The team had developed a stopgap system, posting jobs on UpWork - a popular platform to find freelance workers - looking for people with PhDs who had the expertise required to accurately read and interpret scientific papers, and who were willing to do tedious manual annotation.

“We thought about outsourcing to Amazon Mechanical Turk, or a general data annotation service provider, but we were warned against it. Because we’re labeling scientific documents, our labelers need to be skilled and have experience reading, interpreting and synthesizing these papers. This expertise will produce the high quality annotations we can use to improve model quality,” says Eric Olson, cofounder and CEO of Consensus. 

The team then interviewed, hired, and onboarded 12 of these freelance annotators. For each annotation task they would meet with each annotator to train them on the task, answer any of their questions, and then manage the quality of their work, coaching them as needed. They’d also need to track these freelancers down as deadlines were inevitably missed. While this system helped Consensus get to an MVP, they knew it would not scale to support their beta launch and broader ambitions.

“While the labeling software we use is great, the onus is on us to find and manage the labelers. Managing all these people and different moving parts was at least a hundred hours of management work per annotation task. And it is only going to get more complex as we grow. Because of the work to recruit, train and manage the PhD labelers, the system was unscalable,” said Eric. 

High quality data annotation that scales

Consensus started working with Centaur Labs to create a high quality data annotation system that would scale as the company grew. Consensus wanted to evaluate their current model to understand - how relevant are the search results the model is producing now to the initial search query? Is the information we’re sharing in the search results simple and easy to understand? Does it make sense when you read it outside of the context of the entire scientific paper? 

To understand this, Consensus had a test dataset of 12,500 pieces of data, including 5,000 search results and 7,500 query-search result pairs they wanted to annotate. Each of the 5,000 search results needed to be classified along two lines - first to determine if the sentence required additional information to be meaningful outside of the context of the scientific paper, and second if the sentence needed to be simplified or rephrased to be understandable to the searcher. The 7,500 query-search result pairs needed to be classified on a 1-3 scale to determine how well the search results answered the query. Consensus started by annotating subsets of these datasets to serve as examples of high quality annotations - or ‘Gold Standards’. Consensus had 3 of their contracted PhDs annotate each of these Gold Standards, and the majority opinion was the final label.

Once the Gold Standards were created, Centaur Labs began generating all 17,500 annotations for the dataset. Centaur Labs generated the annotations for the additional information and simplification classification tasks at a rate of approximately 6,600 annotations per week, and the more complex 1-3 rating task at a rate of approximately 1,900 annotations per week. For both tasks, the Centaur Labs network generated an average of 10 qualified opinions per piece of data.

“Annotations that would have taken me 3 months to complete with our prior data annotation system, Centaur Labs completed in only 2 weeks,” said Olson.

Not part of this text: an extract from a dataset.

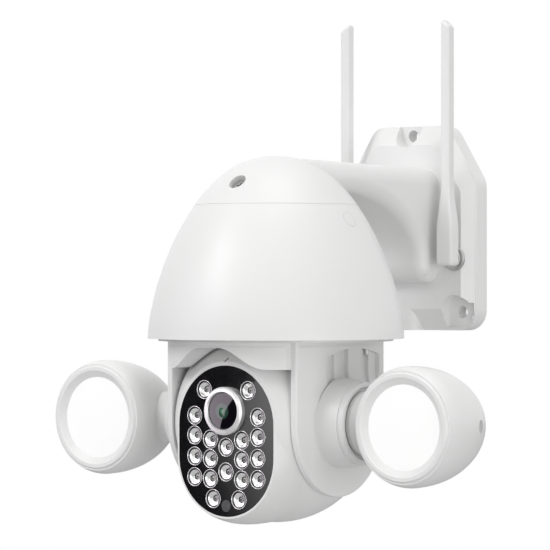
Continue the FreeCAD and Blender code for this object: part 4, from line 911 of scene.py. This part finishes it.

On top of this speed, Centaur Labs also delivered high quality annotations. In between 88.6% and 93% of cases, depending on the task, the majority label generated by Centaur Labs was the same as the Gold Standard label provided by Consensus. “Because we have orders of magnitude more reads per case and can measure labeler performance constantly against the Gold Standards - we have much  more quality assurance on the data annotations.” Consensus was also able to leverage these 10 reads per case to understand more meaningful insights about their dataset. They used the labeler agreement rate provided per label to identify the most contentious labels and prioritize investigating them in their model training efforts. 

Faster development and higher quality models

With this accelerated data annotation system, Consensus was able to improve their model quality, give their leadership team time back, and create a data annotation system that will scale to support their company’s ambitions. After evaluating their model with this new annotated dataset, the Consensus team began another round of retraining their model. Using the annotations provided by Centaur Labs, Consensus was able to improve their model’s performance on a quality test from 73% up to 87%. 

“Working with Centaur Labs to annotate data is better in every way than our prior system. The annotations are more accurate, more affordable and the system is easier for our team to manage,” says Olson. “It improves how we annotate data now, and it gives us the flexibility to stand up larger and more complex annotation projects that will power our model development initiatives as we grow as a company.”